A month before the AP incident, the four occupants of a motor vehicle that was travelling along the Iten-Kabarnet road were arrested after local residents called the police. The four were distributing leaflets that had hate messages against Odinga. Two of those arrested were administration police officers based at Harambee House, Nairobi. Each had an officially-issued pistol. The third was a businessman based in Nairobi, and the fourth occupant was never clearly identified.

According to the Waki commission, the police recovered from the vehicle several bundles of posters carrying hate literature. The “posters showed drawings of Hon Raila armed with a pistol and hanging retired President Daniel Toroitich arap Moi. Next on the hanging line were Ruto, Philip, Cheserem, Kosgei, Gideon, Sumbeiywo, Biwott and Mark Too. The posters had also the following information written on them in both Kalenjin and English languages.”

Further information on the posters was to the effect that two months earlier, Odinga had said during a meeting with the FBI in the US that he would “finish former President Moi, Ruto and other Kalenjins who had ruined Kenya as soon as he became president.”

The notoriety of these arrests created anxiety, and local police then escalated the matter to the provincial headquarters in Nakuru. When the Waki commission sought further information from the administration police headquarters regarding this occurrence, they said they had no knowledge of the incident, even though the Rift Valley police had informed the commission that they had escalated the matter to Nairobi at the time it happened.

The country is confronted with what have become familiar claims by Odinga about illegal attempts to interfere with the elections. In 2007, Odinga alleged that “a clique of people around Kibaki,” including members of the security services, sought to rig the elections, allegations that were denied when first made. In 2013, the Cord coalition made a written complaint to the Electoral and Boundaries Commission alleging the involvement of the head of the public service and also the permanent secretary for Internal Security, in partisan politics in support of the Jubilee coalition, their rival in the election. The letter provided dates and venues, the names of those allegedly involved in the meetings, and what was discussed.

NO EVIDENCE

While the head of the public service denied the allegations, the Director of Public Prosecutions later announced that no evidence had been found that would support the claims made by the Opposition.

The Waki and Kriegler commissions, necessitated by the crisis of 2007, both carried out independent investigations into the role of security agencies in the elections.
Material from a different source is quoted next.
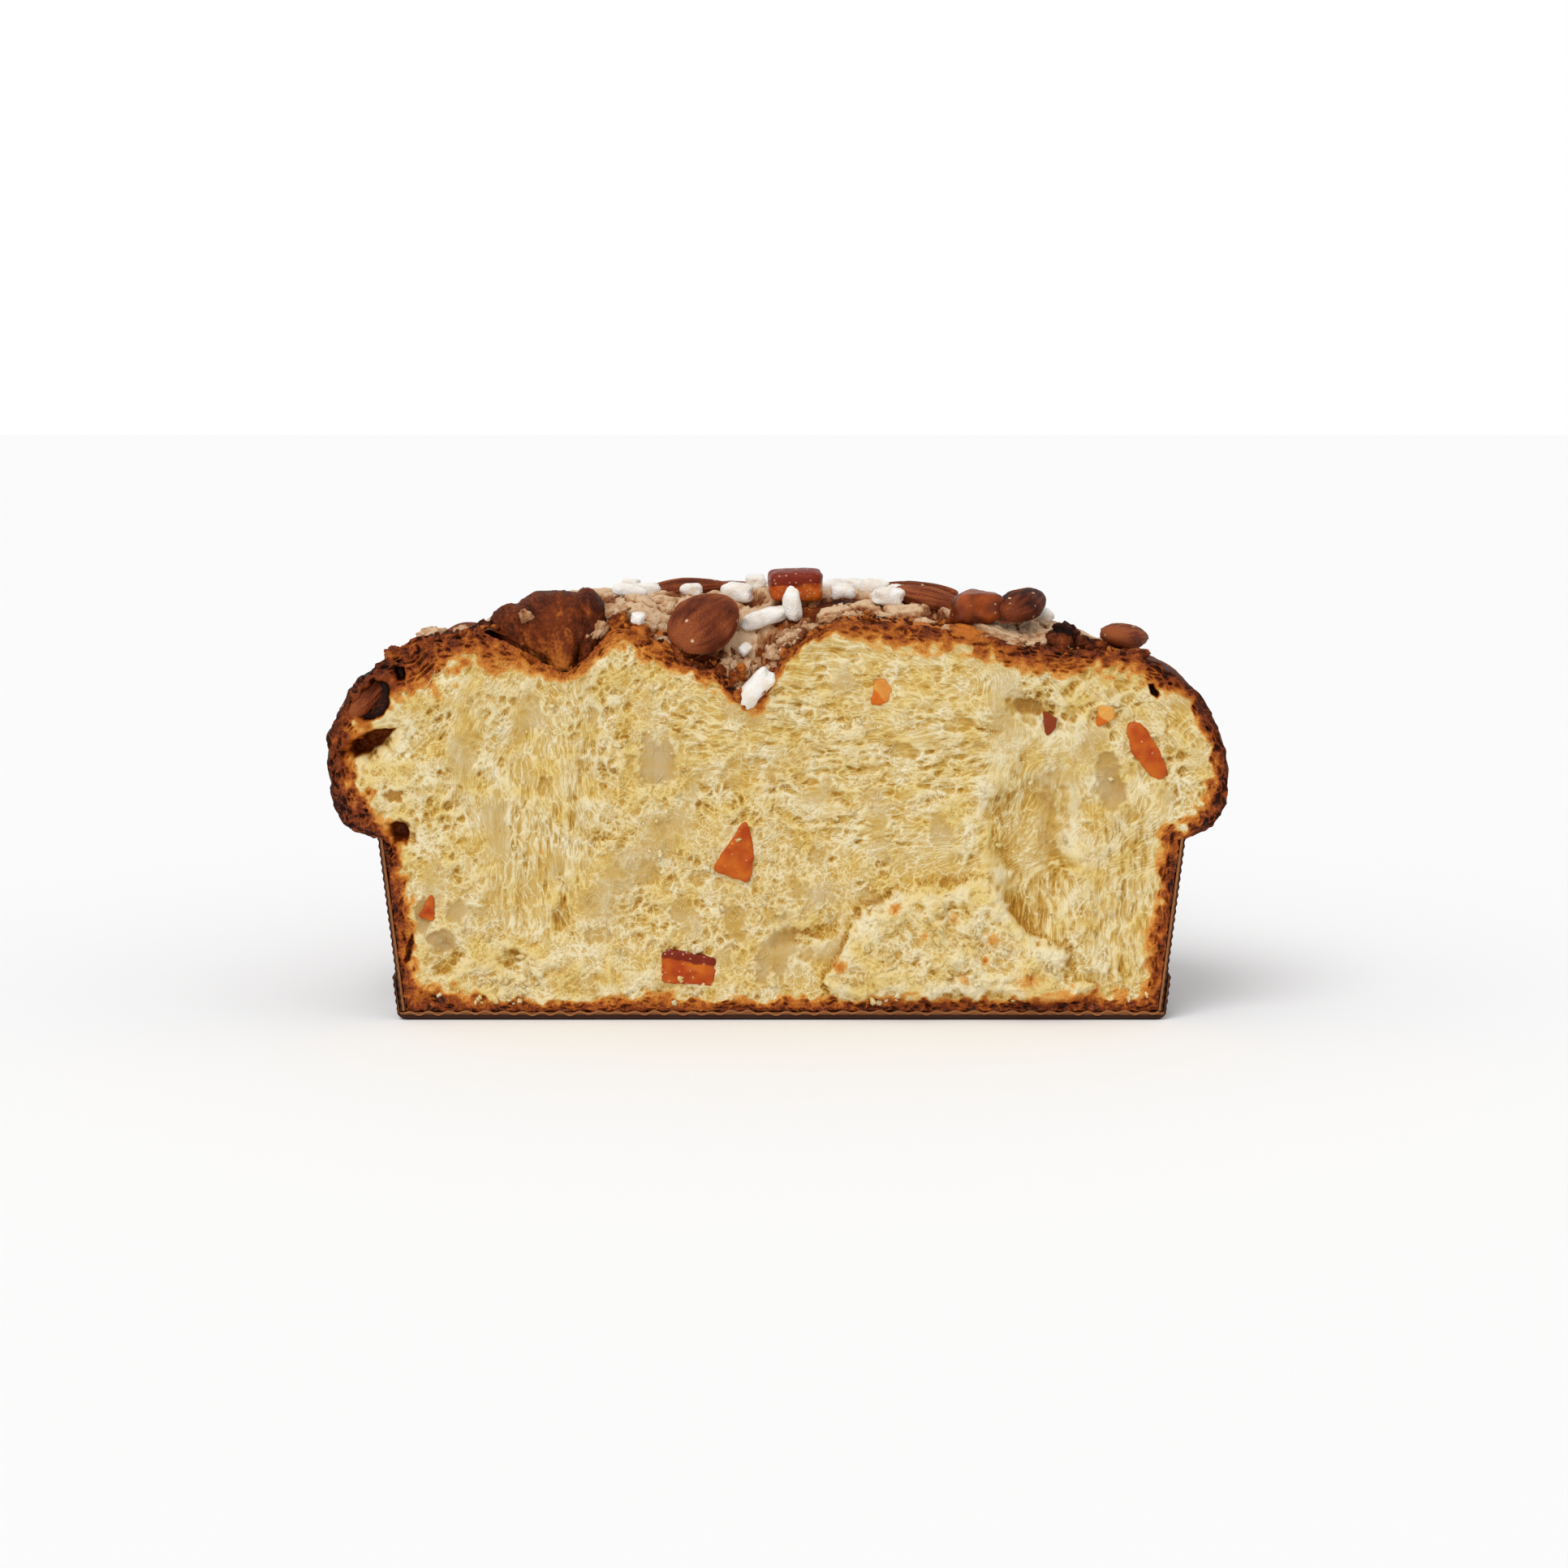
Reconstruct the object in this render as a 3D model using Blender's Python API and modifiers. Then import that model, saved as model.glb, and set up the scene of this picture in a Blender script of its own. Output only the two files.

Both commissions established several incidents of serious wrongdoing on the part of security agencies, thus contradicting previous official denials, with the Waki commission concluding that “a number of examples of activities undertaken by the NSIS [constitute] extraordinarily poor judgement, constitute partisanship on the part of a state security organ, and are examples of activities that clearly fall outside the mandate of the agency.”

The reckless conduct by the AP in 2007 communicated that the elections had degenerated from a democratic contest into a sectarian power struggle, in which whatever means necessary were allowed. The resulting tensions exploded into the violence that followed the announcement of the presidential results. Another show of brinkmanship occurred in 2013 when, as the country awaited the presidential election petitions challenging the declaration of Uhuru Kenyatta as president, the military emerged with a display of prominent indications that a Kenyatta presidency was a fait accompli notwithstanding the election petitions.

THE INVESTIGATORS

The difficulty in addressing Odinga’s claims is that they are made against the very organs of State that would ordinarily be responsible for investigating those claims. The one occasion where an independent investigation of similar claims became possible was able to demonstrate that there was substance to the complaints by the Opposition on that occasion.

President Kenyatta has publicly pledged that he will accept the results of the elections and, twice now, has challenged Odinga to make a similar pledge, implying that a failure to do so means that Odinga is prepared to cause chaos if the results do not favour him.

Security forces are unlikely to step out of line and descend into party politics without the knowledge or encouragement of the President. Like happened at least in the disastrous 2007 elections, security forces may be priming for a role on who should be the next president, something that is outside their mandate. The President must publicly and convincingly address claims that security agencies are prepared to act illegally, in order to confer an electoral benefit on him.